A comparison of SDN and NFV for re-designing the LTE Packet Core

With an increase in the number of mobile users and traffic, mobile network operators are finding it difficult to scale their radio and core networks. Further, hardware network appliances are expensive to procure and upgrade, and are difficult to adapt and program for new services. These trends have recently spurred several efforts to redesign various components of mobile networks, including the LTE Evolved Packet Core (EPC). Software Defined Networking (SDN) and Network Functions Virtualization (NFV) are two popular emerging networking paradigms that aim to increase network flexibility and scalability, while reducing the overall cost.
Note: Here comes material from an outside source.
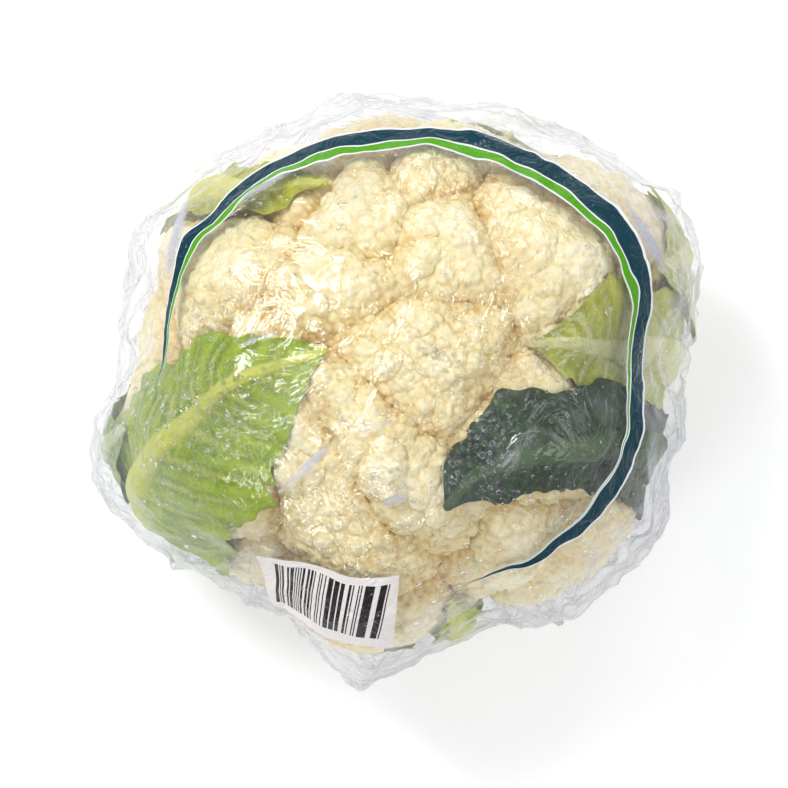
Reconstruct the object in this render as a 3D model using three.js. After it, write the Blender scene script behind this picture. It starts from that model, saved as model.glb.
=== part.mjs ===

With SDN, the control and data planes of the packet core can be separated, enabling cheaper packet gateways in the data plane, and an intelligent core network controller to handle the signaling and management functions. With NFV, the various hardware components that comprise the packet core can be virtualized and run as software on a cloud, enabling benefits such as elastic scaling and quick innovation. While several proposals exist to use SDN and NFV to redesign the EPC, there is no common framework to compare the new designs on various performance metrics. This paper presents the design and evaluation of two open-source implementations of the LTE EPC, one based on SDN principles and the other based on NFV, and presents a performance comparison of the two approaches. Experiments with our prototype show that an NFV-based implementation is better suited for networks with high signaling traffic, because handling the communication with the SDN controller quickly becomes the bottleneck at the switches in the SDN-based EPC. On the other hand, an SDN-based design of the EPC is better suited for networks with high data plane traffic, because SDN switches are often more optimized for packet forwarding than virtualized software appliances. We believe that our framework can be used to develop and compare several such design alternatives, and can serve as a guide for future redesigns of mobile data packet core networks.